Modeling code records
begin

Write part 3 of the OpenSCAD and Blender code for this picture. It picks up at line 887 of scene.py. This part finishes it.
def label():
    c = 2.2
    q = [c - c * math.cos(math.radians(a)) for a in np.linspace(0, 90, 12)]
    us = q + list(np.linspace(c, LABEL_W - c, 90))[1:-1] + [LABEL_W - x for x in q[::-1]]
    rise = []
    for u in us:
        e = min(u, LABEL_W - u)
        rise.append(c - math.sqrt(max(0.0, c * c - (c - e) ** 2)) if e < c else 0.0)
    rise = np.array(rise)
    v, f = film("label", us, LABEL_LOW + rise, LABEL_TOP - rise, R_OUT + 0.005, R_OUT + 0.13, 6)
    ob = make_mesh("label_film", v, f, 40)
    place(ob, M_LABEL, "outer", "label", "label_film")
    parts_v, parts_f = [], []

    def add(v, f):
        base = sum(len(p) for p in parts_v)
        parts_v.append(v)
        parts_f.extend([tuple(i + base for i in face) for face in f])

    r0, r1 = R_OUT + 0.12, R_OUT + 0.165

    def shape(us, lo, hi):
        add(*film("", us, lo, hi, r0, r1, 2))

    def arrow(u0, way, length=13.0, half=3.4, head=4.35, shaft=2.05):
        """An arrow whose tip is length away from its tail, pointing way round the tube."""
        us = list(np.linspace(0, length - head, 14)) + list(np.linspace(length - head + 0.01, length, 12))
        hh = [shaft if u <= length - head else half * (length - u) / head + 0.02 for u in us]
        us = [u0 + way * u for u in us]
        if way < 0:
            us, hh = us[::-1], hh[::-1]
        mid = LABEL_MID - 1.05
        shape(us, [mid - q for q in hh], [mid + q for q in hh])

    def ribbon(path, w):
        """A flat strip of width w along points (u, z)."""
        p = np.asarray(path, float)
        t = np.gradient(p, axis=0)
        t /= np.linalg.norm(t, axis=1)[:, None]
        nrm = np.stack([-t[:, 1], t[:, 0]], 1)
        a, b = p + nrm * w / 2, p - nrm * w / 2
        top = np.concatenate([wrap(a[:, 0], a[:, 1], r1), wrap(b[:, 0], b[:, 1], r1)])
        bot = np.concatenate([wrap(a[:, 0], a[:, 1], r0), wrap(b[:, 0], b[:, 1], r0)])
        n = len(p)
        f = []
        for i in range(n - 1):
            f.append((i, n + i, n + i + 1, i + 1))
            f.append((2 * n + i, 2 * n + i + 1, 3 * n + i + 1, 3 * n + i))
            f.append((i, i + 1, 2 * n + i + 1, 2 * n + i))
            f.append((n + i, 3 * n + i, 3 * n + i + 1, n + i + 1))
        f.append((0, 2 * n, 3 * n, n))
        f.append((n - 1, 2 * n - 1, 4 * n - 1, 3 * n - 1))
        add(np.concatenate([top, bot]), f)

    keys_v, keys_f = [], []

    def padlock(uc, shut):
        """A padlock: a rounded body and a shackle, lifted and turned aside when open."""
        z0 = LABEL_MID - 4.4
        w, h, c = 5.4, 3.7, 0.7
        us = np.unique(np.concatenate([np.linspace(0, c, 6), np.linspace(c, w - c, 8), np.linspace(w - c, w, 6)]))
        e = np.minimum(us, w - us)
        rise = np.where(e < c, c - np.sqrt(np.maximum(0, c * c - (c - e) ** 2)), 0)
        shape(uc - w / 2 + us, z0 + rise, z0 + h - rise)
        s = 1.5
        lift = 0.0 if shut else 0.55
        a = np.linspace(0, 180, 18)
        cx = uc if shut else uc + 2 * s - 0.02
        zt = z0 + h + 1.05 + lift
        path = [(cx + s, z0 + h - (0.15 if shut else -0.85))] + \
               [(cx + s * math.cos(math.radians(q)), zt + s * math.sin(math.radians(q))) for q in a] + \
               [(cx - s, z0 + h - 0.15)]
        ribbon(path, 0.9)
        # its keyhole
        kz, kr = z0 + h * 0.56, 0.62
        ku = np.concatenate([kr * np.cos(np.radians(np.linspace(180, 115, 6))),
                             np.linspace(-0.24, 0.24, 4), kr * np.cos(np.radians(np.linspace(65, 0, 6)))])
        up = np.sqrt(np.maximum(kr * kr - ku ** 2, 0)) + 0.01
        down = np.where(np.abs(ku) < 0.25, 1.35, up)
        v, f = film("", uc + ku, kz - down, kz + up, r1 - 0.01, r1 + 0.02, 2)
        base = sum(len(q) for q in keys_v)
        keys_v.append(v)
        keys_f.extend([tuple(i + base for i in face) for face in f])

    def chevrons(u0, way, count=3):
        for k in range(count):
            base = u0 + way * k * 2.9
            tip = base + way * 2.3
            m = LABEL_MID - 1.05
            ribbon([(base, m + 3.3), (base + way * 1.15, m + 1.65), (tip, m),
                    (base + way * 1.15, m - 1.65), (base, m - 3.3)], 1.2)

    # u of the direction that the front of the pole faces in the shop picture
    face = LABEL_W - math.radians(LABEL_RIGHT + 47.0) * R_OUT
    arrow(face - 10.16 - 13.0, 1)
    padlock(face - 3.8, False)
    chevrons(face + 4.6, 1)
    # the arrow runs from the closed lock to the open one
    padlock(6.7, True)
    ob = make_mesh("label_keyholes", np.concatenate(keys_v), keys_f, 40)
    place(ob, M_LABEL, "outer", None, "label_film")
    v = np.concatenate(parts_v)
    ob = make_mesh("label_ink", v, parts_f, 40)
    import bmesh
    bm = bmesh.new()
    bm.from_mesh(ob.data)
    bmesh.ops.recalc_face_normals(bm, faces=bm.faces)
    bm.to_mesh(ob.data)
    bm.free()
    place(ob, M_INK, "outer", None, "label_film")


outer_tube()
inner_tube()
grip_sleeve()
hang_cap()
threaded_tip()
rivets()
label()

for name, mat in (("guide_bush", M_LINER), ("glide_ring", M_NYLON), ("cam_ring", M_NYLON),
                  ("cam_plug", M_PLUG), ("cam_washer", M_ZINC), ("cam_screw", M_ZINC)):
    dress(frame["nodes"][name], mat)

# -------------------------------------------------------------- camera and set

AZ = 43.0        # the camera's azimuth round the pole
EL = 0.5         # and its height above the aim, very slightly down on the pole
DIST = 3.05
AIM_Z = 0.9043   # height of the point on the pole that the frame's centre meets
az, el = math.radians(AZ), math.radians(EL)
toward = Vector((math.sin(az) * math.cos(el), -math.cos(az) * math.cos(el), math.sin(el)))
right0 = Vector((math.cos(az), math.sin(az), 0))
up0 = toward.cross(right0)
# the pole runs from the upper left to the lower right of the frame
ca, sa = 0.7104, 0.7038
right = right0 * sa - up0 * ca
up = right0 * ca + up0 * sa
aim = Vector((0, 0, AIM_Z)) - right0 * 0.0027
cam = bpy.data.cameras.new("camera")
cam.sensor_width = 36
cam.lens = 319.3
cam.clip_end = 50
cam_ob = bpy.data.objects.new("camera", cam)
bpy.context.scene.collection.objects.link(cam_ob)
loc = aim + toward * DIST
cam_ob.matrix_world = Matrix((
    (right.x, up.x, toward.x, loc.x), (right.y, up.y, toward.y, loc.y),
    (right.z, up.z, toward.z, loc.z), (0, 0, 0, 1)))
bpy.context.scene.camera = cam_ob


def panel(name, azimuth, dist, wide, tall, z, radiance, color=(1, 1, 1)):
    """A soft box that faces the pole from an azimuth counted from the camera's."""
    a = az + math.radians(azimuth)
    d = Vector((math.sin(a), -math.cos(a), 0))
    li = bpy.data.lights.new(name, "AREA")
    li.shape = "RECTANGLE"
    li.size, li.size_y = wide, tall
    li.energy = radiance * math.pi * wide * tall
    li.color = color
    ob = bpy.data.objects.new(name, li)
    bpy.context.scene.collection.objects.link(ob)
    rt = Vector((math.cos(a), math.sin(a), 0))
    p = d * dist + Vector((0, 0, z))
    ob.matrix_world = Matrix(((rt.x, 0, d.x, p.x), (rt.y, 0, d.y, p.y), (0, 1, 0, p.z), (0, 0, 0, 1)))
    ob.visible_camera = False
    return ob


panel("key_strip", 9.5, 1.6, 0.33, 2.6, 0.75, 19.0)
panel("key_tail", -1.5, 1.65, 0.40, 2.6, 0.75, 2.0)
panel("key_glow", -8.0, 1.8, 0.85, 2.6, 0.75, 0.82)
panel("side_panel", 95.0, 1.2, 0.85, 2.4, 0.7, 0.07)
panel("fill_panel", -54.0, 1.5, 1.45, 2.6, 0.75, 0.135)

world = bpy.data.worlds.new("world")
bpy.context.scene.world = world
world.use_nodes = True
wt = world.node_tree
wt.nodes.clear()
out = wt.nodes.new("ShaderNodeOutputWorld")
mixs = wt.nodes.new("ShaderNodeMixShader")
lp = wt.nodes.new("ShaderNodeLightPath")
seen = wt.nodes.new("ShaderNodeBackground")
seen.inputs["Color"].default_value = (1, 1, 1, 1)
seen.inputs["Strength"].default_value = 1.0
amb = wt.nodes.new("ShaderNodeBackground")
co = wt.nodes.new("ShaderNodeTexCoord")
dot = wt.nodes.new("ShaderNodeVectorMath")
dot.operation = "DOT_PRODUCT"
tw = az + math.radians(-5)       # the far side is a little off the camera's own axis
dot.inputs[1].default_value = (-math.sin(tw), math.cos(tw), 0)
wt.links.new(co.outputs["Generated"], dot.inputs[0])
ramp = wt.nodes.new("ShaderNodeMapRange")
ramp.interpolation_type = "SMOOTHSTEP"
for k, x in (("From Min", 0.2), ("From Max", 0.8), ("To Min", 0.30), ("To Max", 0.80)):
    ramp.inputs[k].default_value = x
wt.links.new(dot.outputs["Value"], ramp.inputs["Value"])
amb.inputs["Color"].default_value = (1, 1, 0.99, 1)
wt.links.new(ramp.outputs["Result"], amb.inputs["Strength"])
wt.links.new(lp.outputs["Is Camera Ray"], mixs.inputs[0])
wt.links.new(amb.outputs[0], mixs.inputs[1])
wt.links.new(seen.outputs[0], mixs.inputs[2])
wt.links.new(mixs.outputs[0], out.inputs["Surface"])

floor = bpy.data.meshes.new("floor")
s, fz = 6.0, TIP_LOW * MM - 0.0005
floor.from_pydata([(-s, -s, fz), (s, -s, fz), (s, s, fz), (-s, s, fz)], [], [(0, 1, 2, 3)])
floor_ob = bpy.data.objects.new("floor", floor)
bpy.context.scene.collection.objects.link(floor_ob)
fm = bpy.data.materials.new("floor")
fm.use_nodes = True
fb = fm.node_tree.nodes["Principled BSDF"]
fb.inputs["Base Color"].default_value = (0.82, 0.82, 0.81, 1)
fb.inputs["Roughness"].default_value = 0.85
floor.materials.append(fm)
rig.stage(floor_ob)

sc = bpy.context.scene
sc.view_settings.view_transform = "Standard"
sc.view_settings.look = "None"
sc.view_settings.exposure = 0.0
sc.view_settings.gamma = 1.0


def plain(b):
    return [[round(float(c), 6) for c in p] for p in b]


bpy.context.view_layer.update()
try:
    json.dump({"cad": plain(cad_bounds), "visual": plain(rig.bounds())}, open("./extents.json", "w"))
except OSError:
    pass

end
begin

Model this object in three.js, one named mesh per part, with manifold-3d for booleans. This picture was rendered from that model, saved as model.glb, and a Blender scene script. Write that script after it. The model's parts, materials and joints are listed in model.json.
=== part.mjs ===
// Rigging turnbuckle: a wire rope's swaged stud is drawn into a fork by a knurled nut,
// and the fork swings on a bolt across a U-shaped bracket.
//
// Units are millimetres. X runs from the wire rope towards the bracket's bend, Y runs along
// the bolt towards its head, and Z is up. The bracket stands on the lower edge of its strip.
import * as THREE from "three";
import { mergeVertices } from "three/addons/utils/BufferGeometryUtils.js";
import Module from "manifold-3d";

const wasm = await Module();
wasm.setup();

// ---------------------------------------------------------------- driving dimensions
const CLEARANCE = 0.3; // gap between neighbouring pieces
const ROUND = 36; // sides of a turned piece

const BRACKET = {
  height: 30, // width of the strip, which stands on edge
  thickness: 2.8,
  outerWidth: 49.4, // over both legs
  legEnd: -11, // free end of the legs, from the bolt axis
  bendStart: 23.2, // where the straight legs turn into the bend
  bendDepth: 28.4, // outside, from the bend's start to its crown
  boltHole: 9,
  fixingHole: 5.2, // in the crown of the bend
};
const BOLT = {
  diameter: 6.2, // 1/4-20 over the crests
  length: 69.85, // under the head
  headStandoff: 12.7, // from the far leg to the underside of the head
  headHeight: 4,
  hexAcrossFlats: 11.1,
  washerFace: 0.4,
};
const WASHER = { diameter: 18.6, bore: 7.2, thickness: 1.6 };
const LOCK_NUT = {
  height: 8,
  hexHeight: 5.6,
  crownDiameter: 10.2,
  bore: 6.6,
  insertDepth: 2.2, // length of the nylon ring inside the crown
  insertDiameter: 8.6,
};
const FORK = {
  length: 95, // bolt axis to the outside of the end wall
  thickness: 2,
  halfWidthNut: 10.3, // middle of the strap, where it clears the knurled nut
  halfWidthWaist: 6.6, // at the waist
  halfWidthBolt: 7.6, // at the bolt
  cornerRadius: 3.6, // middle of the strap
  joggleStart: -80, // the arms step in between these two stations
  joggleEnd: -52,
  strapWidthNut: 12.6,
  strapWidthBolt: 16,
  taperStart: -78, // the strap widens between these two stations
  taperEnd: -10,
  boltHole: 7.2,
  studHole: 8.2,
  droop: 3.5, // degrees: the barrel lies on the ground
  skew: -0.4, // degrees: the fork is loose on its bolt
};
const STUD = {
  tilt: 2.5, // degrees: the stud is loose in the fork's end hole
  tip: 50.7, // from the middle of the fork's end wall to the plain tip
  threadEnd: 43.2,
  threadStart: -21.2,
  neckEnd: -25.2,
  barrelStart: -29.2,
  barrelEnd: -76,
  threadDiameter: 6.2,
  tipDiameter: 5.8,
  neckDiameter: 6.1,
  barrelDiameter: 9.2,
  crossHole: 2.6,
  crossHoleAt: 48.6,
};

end

# TASK STATEMENT
Write out each line exactly as it appears, from the line with "Write part 3" up to and including the line with "r0, r1, 2))".

# THE RESPONSE
Write part 3 of the OpenSCAD and Blender code for this picture. It picks up at line 887 of scene.py. This part finishes it.
def label():
    c = 2.2
    q = [c - c * math.cos(math.radians(a)) for a in np.linspace(0, 90, 12)]
    us = q + list(np.linspace(c, LABEL_W - c, 90))[1:-1] + [LABEL_W - x for x in q[::-1]]
    rise = []
    for u in us:
        e = min(u, LABEL_W - u)
        rise.append(c - math.sqrt(max(0.0, c * c - (c - e) ** 2)) if e < c else 0.0)
    rise = np.array(rise)
    v, f = film("label", us, LABEL_LOW + rise, LABEL_TOP - rise, R_OUT + 0.005, R_OUT + 0.13, 6)
    ob = make_mesh("label_film", v, f, 40)
    place(ob, M_LABEL, "outer", "label", "label_film")
    parts_v, parts_f = [], []

    def add(v, f):
        base = sum(len(p) for p in parts_v)
        parts_v.append(v)
        parts_f.extend([tuple(i + base for i in face) for face in f])

    r0, r1 = R_OUT + 0.12, R_OUT + 0.165

    def shape(us, lo, hi):
        add(*film("", us, lo, hi, r0, r1, 2))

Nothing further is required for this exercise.